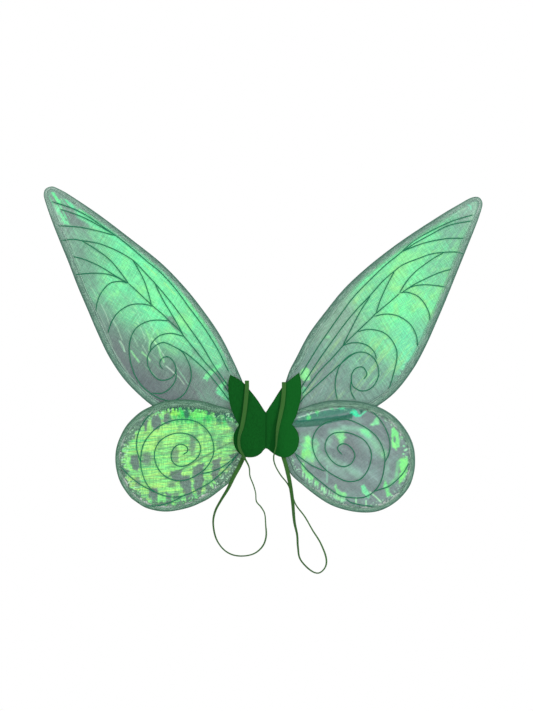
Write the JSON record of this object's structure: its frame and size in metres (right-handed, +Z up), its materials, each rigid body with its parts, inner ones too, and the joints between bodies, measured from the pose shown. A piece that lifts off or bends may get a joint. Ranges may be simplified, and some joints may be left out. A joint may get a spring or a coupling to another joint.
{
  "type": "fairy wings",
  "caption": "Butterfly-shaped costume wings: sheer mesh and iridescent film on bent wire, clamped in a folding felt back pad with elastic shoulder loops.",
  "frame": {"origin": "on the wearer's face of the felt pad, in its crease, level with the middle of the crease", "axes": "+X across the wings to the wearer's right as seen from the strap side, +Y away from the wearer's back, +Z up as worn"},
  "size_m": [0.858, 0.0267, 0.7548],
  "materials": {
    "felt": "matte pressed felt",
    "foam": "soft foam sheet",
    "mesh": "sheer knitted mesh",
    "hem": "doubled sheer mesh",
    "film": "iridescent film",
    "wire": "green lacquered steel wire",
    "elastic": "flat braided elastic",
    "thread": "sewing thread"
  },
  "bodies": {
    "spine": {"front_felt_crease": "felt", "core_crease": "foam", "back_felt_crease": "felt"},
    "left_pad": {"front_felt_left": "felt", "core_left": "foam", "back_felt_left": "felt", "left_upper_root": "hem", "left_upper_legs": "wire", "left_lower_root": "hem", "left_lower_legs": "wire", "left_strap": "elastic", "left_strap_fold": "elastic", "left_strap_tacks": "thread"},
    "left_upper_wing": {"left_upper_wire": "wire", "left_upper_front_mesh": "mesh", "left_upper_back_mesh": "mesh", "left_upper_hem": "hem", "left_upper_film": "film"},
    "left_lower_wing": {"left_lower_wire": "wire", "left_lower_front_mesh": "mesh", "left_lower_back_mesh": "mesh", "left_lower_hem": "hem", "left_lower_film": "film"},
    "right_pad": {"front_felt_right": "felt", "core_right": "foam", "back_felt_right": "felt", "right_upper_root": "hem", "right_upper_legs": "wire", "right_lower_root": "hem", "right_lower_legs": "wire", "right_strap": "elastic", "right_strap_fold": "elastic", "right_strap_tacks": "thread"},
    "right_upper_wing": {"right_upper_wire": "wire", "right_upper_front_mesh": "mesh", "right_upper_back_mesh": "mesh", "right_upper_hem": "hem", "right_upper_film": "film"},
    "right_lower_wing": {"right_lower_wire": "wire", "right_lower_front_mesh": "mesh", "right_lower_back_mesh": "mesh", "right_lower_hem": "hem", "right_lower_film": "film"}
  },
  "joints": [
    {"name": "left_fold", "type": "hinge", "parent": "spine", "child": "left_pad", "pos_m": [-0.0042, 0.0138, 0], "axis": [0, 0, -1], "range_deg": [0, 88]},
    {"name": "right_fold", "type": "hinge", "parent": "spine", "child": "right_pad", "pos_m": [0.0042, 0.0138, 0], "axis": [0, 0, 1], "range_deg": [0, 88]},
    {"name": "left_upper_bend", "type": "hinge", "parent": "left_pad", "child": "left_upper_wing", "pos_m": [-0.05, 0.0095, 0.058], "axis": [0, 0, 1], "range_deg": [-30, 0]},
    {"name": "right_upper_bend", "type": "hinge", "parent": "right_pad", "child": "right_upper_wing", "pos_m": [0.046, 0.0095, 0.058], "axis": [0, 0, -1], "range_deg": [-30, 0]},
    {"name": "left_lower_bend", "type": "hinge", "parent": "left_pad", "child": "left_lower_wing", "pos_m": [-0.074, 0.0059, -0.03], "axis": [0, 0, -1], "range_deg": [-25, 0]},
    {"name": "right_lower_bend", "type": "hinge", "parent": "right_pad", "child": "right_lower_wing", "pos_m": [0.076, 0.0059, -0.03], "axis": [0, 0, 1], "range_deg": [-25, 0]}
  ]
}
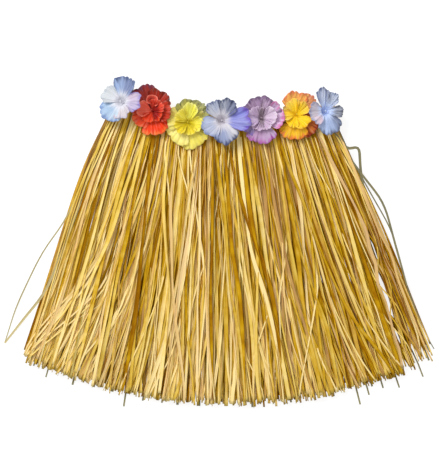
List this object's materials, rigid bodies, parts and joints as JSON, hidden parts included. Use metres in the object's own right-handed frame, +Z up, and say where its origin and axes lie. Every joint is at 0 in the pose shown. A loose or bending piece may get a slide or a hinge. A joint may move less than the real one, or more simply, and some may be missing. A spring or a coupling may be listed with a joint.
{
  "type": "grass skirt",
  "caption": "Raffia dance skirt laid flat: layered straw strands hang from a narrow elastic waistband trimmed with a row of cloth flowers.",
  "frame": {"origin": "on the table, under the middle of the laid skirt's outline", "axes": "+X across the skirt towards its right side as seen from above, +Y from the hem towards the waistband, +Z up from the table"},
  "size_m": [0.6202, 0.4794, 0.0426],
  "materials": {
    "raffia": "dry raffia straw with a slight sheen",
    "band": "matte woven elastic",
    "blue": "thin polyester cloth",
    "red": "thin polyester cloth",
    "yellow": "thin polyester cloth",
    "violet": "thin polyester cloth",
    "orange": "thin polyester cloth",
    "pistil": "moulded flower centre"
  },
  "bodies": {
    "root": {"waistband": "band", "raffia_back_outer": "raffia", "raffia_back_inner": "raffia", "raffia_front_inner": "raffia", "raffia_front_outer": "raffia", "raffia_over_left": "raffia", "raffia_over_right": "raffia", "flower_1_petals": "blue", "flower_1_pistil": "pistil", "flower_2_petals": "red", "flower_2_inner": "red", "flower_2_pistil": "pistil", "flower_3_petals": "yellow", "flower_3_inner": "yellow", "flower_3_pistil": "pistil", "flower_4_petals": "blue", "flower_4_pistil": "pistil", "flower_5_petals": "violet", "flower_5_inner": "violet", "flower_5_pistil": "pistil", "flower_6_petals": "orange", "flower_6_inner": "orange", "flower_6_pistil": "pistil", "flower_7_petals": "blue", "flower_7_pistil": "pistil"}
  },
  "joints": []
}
▬▬▬▬▬▬▬▬▬▬
Description of the task:
Repeat word for word each line from the one with "List this object's" to the end of the records above, inclusive.

Finished task:
List this object's materials, rigid bodies, parts and joints as JSON, hidden parts included. Use metres in the object's own right-handed frame, +Z up, and say where its origin and axes lie. Every joint is at 0 in the pose shown. A loose or bending piece may get a slide or a hinge. A joint may move less than the real one, or more simply, and some may be missing. A spring or a coupling may be listed with a joint.
{
  "type": "grass skirt",
  "caption": "Raffia dance skirt laid flat: layered straw strands hang from a narrow elastic waistband trimmed with a row of cloth flowers.",
  "frame": {"origin": "on the table, under the middle of the laid skirt's outline", "axes": "+X across the skirt towards its right side as seen from above, +Y from the hem towards the waistband, +Z up from the table"},
  "size_m": [0.6202, 0.4794, 0.0426],
  "materials": {
    "raffia": "dry raffia straw with a slight sheen",
    "band": "matte woven elastic",
    "blue": "thin polyester cloth",
    "red": "thin polyester cloth",
    "yellow": "thin polyester cloth",
    "violet": "thin polyester cloth",
    "orange": "thin polyester cloth",
    "pistil": "moulded flower centre"
  },
  "bodies": {
    "root": {"waistband": "band", "raffia_back_outer": "raffia", "raffia_back_inner": "raffia", "raffia_front_inner": "raffia", "raffia_front_outer": "raffia", "raffia_over_left": "raffia", "raffia_over_right": "raffia", "flower_1_petals": "blue", "flower_1_pistil": "pistil", "flower_2_petals": "red", "flower_2_inner": "red", "flower_2_pistil": "pistil", "flower_3_petals": "yellow", "flower_3_inner": "yellow", "flower_3_pistil": "pistil", "flower_4_petals": "blue", "flower_4_pistil": "pistil", "flower_5_petals": "violet", "flower_5_inner": "violet", "flower_5_pistil": "pistil", "flower_6_petals": "orange", "flower_6_inner": "orange", "flower_6_pistil": "pistil", "flower_7_petals": "blue", "flower_7_pistil": "pistil"}
  },
  "joints": []
}